Green tubes are durable PET plastic in 10ml used to obtain a plasma sample and contain heparin to prevent the blood from clotting.
Green tubes are typically used for sticky bone, liquid PRF and facial aesthetics.
RED GLASS. Sterile, 10ml without additives or silicone coating.
Red glass without additives or silicone coating are typically used for A-PRF membranes or cases where a low concentration of platelets is required.
A-PRF can help with healing after a free gingival graft, dry socket, or medication-related osteonecrosis of the jaw. It can also reduce pain and the risk of infection after an extraction. In aesthetics, A-PRF is used as an under-eye filler to promote an organic, regenerative anti-ageing effect. A PRF can also help treat musculoskeletal injuries.
ABOUT CENTRIFUGED BLOOD
BLOOD is centrifuged to separate it into its various components inside a centrifuge that spins at high speed, exerting a force which isolates the blood into its several components. Centrifuged blood consists typically of three coloured layers:
A straw-coloured top layer comprises the liquid portion of blood—plasma—at c 55% of the total blood volume.
A thin plasma layer of white blood cells and platelets.
A lower layer comprising c 45% of the total is the red blood cells and may appear bright red or dark red depending upon the oxygen content of the cells.
BLOOD CELLS are leukocytes (white and erythrocytes (red)
BLOOD PLASMA is a yellowish substance into which blood cells are suspended. Plasma comprises water and various dissolved molecules including glucose, salts, proteins, clotting factors, immunoglobulins, hormones, and carbon dioxide from metabolic processes.
CENTRIFUGES for blood separation make use of either a fixed-angle rotor or a swing-out rotor such as the system from Ariston Dental. Ideally, a centrifuge should be chosen that has the potential to handle tubes of numerous capacities. Swing-out rotor centrifuges enable particles to deposit uniformly at the tube’s base and often can utilise lower centrifugal forces for less energy consumption and similar outcomes. By comparison, a fixed-angle rotor spins blood to the opposite side of the tube, from which it slides down to the base. Fixed-angle devices use higher centrifugal forces, which offer quicker separation.

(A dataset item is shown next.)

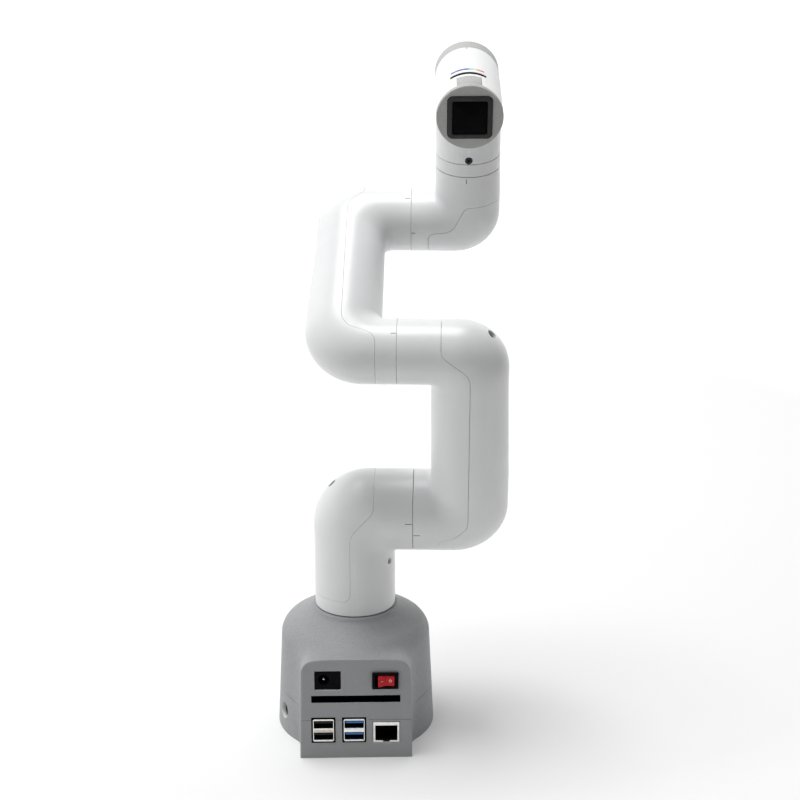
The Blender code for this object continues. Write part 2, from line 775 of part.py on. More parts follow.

CENTRIFUGE CYCLES. Each technique relies on a different tube, time and centrifuge cycle. Typically, a centrifuge speed of ±4000-6500 RPM is considered adequate, while a centrifuge speed of ±6500 RPM would be ideally suited for the majority of the research applications. Swing-out rotor centrifuges may achieve the same outcome at the lower RPM range.